Ce climat forge des raisins à la peau épaisse, riches en acidité naturelle. Grâce à la fraîcheur nocturne, la maturation est lente : les arômes ont le temps de se concentrer, la fraîcheur est préservée et le taux d’alcool reste modéré, rarement au-dessus de 13,5°. La vigne doit lutter, ce qui donne aux vins leur expression tendue, souvent très digeste.

Certains millésimes marqués par la sécheresse (2015, 2018) ont révélé des vins auvergnats plus solaires, sans jamais tomber dans la lourdeur. À l’inverse, les années plus fraîches offrent des jus droits, cristallins, zestés, à la complexité aromatique remarquable.

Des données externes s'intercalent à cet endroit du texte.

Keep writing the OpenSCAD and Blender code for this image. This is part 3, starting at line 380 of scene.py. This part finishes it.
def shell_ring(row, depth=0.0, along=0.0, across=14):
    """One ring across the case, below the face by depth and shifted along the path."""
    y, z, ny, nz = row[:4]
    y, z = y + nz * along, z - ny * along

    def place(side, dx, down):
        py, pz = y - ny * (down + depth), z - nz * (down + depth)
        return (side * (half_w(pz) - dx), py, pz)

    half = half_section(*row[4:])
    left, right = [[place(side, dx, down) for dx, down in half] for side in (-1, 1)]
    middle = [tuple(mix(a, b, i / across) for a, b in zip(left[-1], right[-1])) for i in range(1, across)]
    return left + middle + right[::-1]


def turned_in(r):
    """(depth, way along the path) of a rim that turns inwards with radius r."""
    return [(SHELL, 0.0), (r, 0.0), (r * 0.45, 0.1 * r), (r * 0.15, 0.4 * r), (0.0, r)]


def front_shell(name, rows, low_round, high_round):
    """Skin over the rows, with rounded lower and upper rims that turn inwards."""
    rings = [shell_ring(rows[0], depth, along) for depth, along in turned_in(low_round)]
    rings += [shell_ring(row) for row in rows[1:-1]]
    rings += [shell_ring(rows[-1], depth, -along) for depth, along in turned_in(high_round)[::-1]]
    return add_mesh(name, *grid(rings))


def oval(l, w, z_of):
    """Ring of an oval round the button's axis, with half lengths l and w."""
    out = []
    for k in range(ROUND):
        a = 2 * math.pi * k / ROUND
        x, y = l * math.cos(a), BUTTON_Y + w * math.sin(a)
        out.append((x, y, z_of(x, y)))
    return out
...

Passage de témoin : la nouvelle génération de vignerons à l’assaut des volcans

L’Auvergne vit un vrai renouveau. Des dizaines de jeunes vignerons – souvent venus d’ailleurs – s’installent, replantent, explorent. Ils peaufinent les vinifications de cépages historiques, défrichent les vieux clones, inventent des cuvées « parcellaires » qui révèlent la singularité du volcan dans chaque verre.

Ce sont eux qui redonnent au vignoble d’Auvergne son souffle, remettant au centre l’expression du terroir : vins naturels ou très peu interventionnistes, recherche de la pureté aromatique, élevages sobres pensés pour laisser parler le sol. Résultat : les concours nationaux et internationaux s’y intéressent de plus en plus (médaille d’or pour le Côtes d’Auvergne Boudes au Concours Général Agricole 2023, récompenses pour les blancs de Saint-Pourçain au Chardonnay du Monde…).

Dans un monde du vin qui réclame authenticité et fraîcheur, les cépages d’Auvergne, sculptés par les cendres des anciens volcans, tracent une voie originale pour qui veut boire la terre et le temps conjugués.